Several years ago I (essentially) stopped any of my political commentary on social media—I found that it was polarizing and people found it off-putting, and my core goal of finding things that we can all laugh about was being severely compromised.  Several of my longtime friends and acquaintances had retired to their political corners, becoming less and less interactive and more and more associated with the outrage machine.  As a result, their interactions dwindled—with most people opting to “not climb that hill today” as they went about their daily business.  As these individuals got deeper and deeper into their echo chambers, they would often be put on month-long probations for posting items so inflammatory that even Zuckerberg couldn’t abide them.
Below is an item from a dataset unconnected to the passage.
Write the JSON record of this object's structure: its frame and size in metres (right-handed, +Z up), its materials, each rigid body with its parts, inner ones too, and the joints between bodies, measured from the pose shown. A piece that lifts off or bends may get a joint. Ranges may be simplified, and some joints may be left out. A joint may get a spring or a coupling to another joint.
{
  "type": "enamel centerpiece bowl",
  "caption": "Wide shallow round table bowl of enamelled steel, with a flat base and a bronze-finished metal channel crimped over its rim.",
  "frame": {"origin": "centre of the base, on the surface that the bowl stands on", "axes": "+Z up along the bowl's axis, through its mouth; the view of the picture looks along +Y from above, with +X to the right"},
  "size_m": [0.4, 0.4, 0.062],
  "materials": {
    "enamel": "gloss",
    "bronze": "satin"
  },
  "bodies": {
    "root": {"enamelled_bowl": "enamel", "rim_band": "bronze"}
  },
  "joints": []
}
So I stopped.  I began to unceremoniously pare down my contacts—not because I felt you had to agree with me but because it was so obvious that you required me to agree with you.  Since when did we all have to see eye-to-eye on everything?  Then I started to weigh in on the things we all probably do agree on.  We all like to laugh.  We all worry about our aging parents and desperately love our kids.  We love movies, books and music…and good food!  We’re all seeking better lives for the ones we care about.  And generally we love the idea of this country—with its stresses on individuality and freedom, its moral backbone and place on the world stage, its innovation and inclusiveness.  We’re proud of it.  We know there’s ugly stuff in our history, but one thing we always admired was our ability to try and do better.  To put the next generation in a better spot than ours was when we started.  
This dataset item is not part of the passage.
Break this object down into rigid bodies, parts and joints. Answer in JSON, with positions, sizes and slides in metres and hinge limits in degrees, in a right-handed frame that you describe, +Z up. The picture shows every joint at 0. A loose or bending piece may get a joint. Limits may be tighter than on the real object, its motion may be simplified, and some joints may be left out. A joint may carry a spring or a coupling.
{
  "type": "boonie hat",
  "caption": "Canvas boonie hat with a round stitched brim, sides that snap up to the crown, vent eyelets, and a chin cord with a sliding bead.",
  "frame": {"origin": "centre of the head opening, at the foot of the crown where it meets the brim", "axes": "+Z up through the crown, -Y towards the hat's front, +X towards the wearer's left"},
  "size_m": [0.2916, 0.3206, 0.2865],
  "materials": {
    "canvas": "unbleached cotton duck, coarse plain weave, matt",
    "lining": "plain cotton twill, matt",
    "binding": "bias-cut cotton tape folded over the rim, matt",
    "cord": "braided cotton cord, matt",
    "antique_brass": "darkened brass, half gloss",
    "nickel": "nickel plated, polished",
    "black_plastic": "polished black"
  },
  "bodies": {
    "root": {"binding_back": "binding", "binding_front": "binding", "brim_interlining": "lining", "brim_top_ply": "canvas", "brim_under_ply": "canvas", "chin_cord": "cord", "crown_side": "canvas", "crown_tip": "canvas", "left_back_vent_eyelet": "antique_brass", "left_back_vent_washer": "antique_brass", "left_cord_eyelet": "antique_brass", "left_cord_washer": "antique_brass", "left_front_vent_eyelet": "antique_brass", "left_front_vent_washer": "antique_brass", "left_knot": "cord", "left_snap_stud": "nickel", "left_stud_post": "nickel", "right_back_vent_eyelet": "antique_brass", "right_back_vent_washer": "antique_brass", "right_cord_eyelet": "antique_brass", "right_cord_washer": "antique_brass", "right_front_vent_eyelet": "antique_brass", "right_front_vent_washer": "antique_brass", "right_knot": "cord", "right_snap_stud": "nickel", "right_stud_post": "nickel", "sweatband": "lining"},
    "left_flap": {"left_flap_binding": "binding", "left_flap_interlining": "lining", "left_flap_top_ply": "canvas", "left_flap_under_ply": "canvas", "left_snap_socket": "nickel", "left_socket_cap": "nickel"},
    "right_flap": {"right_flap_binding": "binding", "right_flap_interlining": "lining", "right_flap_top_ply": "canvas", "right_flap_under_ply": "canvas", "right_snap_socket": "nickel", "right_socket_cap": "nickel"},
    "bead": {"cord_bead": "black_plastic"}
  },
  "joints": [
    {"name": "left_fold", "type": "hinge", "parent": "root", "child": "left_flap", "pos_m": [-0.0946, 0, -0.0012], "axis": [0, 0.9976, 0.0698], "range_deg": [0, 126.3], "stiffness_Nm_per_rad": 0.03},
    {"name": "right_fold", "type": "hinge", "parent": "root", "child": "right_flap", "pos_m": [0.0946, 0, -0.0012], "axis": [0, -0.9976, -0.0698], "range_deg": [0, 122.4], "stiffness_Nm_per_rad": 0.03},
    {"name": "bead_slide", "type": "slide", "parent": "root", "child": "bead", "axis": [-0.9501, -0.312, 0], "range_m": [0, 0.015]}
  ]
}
So I vow to meet all of your contrasting opinions with stoic indifference.  If no amount of evidence will dissuade you from your stance, I’m going to love you anyway.  I may not engage you on incendiary topics anymore, but I will always continue to vote and live with the consequences.  I’ll still watch your house when you’re away on vacation, even if you had a yard sign that I didn’t particularly agree with.  It’s your yard.  It’s your rugged individualism.  My wife frets about losing some friends because of their insistence on “going there”, but I assure her that we can always be the bigger person.  That we don’t always need to convince everyone that we’re right and they’re wrong when we don’t agree.  It takes a little practice, but if any American nostalgia needs revisiting, it’s the era when people held their beliefs a little closer to their chest and put family, neighborhood, church (or no church), and community at the top of their priorities list.
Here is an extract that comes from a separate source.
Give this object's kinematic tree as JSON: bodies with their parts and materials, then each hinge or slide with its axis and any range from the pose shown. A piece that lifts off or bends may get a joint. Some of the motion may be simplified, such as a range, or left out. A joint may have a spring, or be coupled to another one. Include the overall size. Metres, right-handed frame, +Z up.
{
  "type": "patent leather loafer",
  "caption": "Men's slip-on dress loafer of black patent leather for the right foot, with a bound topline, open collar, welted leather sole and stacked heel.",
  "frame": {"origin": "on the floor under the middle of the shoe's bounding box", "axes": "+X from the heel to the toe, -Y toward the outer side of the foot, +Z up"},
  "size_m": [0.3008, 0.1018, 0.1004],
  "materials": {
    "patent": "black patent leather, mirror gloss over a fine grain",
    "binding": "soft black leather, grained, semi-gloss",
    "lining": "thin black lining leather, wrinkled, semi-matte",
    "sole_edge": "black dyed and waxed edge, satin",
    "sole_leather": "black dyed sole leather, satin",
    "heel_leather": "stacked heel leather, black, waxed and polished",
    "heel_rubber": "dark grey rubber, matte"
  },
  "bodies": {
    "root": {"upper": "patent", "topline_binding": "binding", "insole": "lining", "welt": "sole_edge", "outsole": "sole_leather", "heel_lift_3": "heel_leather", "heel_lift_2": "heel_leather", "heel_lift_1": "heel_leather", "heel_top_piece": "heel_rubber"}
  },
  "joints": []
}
Thus endeth the soapboxing.  See—you don’t even know which side of the fence I’m actually on (though if you read this space regularly, you might have an inkling).  So I encourage all of us to read more (I tell my daughter Lou that that’s the answer to everything), listen more, laugh more…to stop sledgehammering each other with politics or religion and to celebrate what’s always made us great—our wild, unbridled sense of independence, individuality and ability to navigate our vast and oscillating differences, and to stand together when threatened by outside forces.  Remember how it was right after 9/11?  Now let’s go fix that environment…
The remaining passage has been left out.